I don’t know if it’s viable, but at least if it fails, it’s not my tax dollars being thrown down the tracks.

Foxconn’s “Smart Cities, Smart Futures” Competition Draws 325 Entrants

Awesome.

The first round of Foxconn Technology Group’s Smart Cities, Smart Futures competition prompted 325 entries from students, faculty and staff at higher education institutions in Wisconsin.

Foxconn announced earlier this year it would provide up to $1 million in awards over three years through the competition, soliciting entries from the University of Wisconsin System, Wisconsin technical colleges and private colleges and universities.

Entries for the first round were submitted in October and up to 100 winners will be selected to receive a $500 cash prize and an invitation to the competition’s second round. Around $200,000 in prizes will be awarded over three rounds of competition.

Submissions in the first round included ideas to use technology to address challenges in education, health care, transportation and housing, a company press release said.

Foxconn Denies Recruiting Chinese Workers

Frankly, I hope that they are.

Technology supplier Foxconn denied reports Tuesday that it is considering staffing its planned Wisconsin facility with Chinese workers due to the tight labor market in the state.

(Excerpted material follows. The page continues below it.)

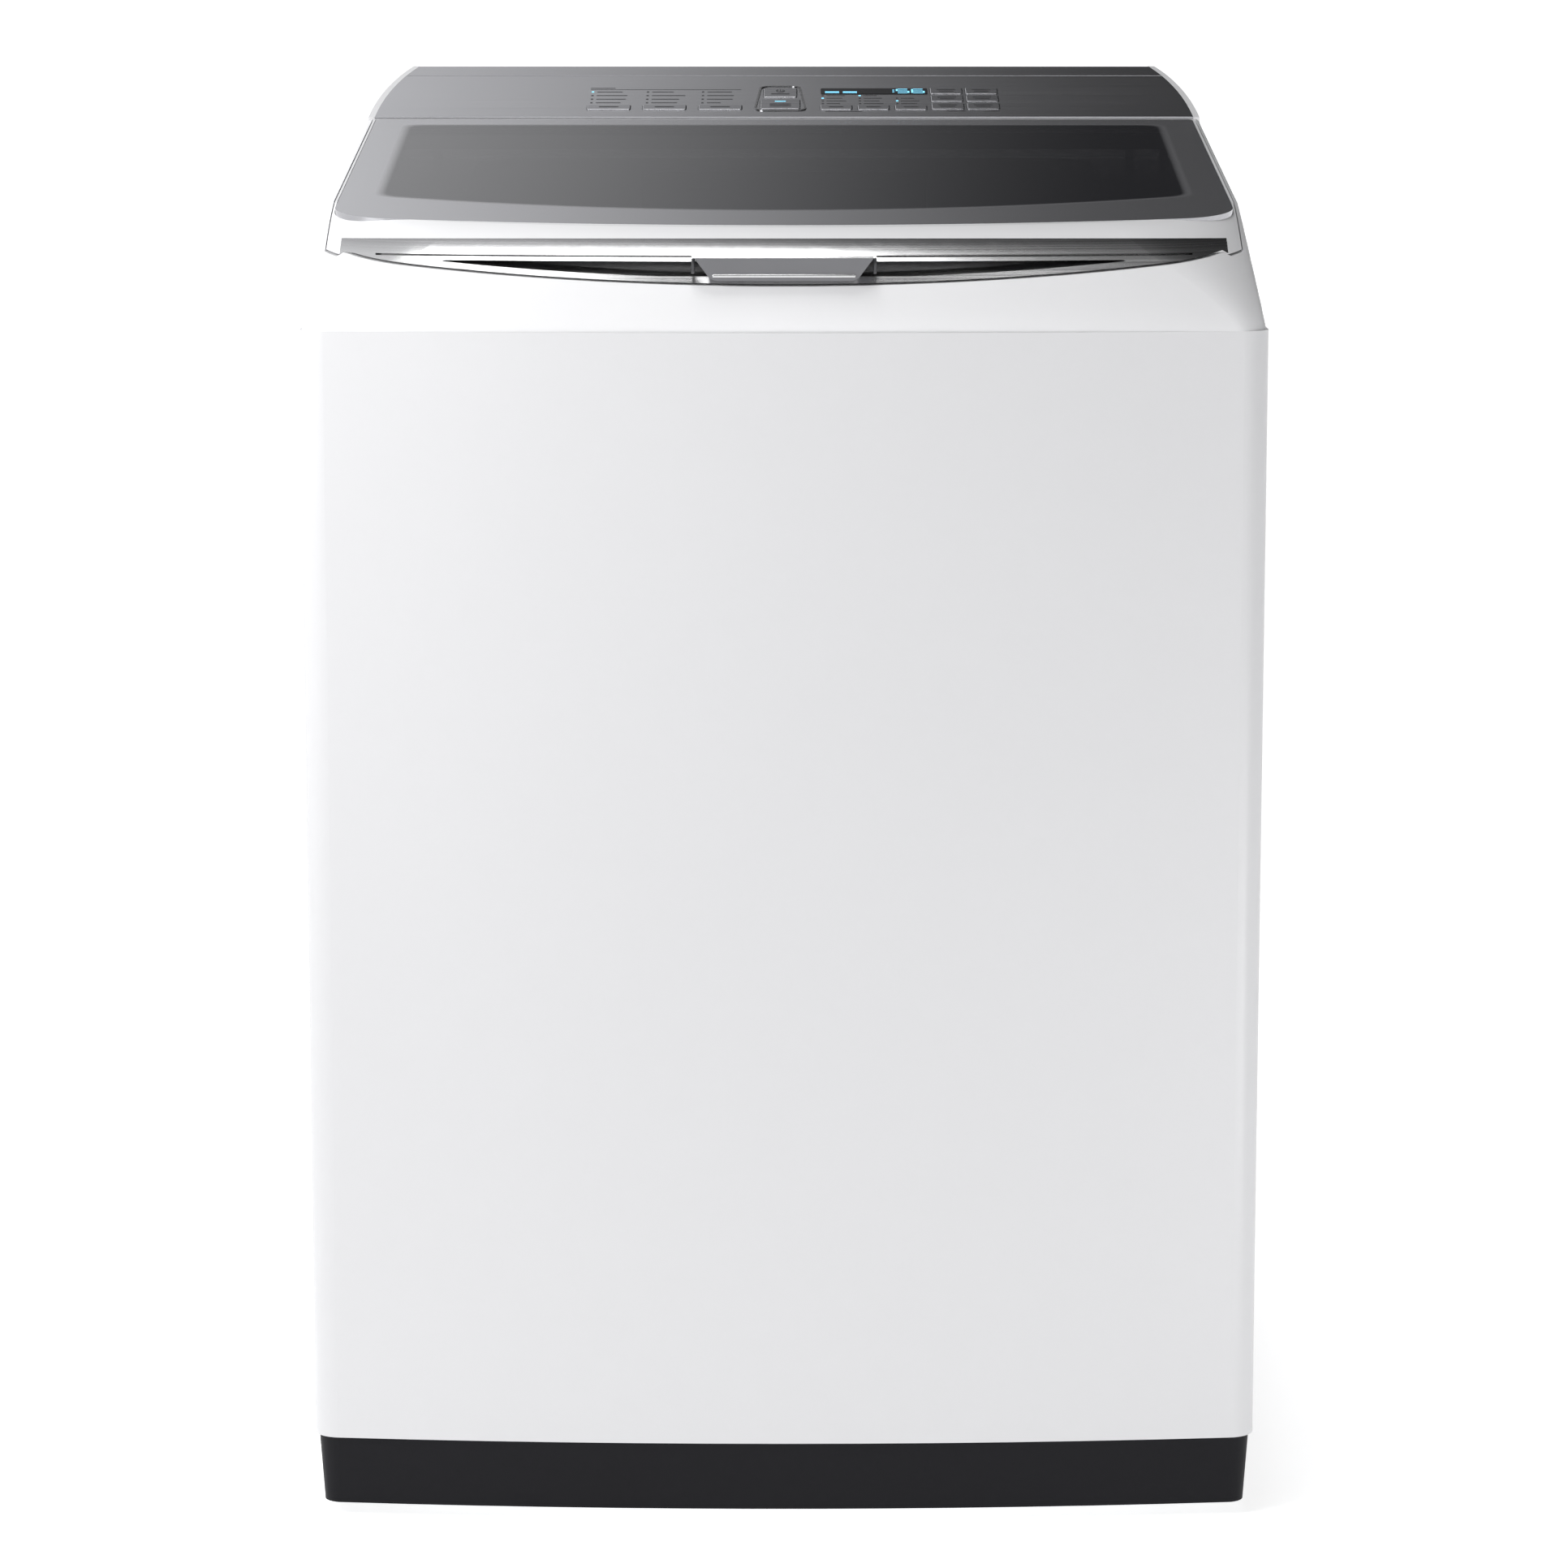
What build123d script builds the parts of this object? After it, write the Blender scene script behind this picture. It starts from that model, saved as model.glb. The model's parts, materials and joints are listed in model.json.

“We can categorically state that the assertion that we are recruiting Chinese personnel to staff our Wisconsin project is untrue,” Foxconn, which is based in Taiwan, told The Wall Street Journal in a statement.

Sources familiar with the matter had told the Journal that Foxconn may bring in personnel from China to staff the facility, given the tight American labor market.

Particularly, the source said, Foxconn Chairman Terry Ghou is searching out company engineers that would be willing to move to Wisconsin.

Ghou is reportedly struggling to find employees who would relocate so far away and is frustrated by it.

We have a labor shortage in Wisconsin. The best way to fix that is to recruit people from other states and countries to move to Wisconsin to fill those jobs, thus creating more Wisconsinites who live, work, and play in our state. It is a good thing if people want to move here – not a bad thing.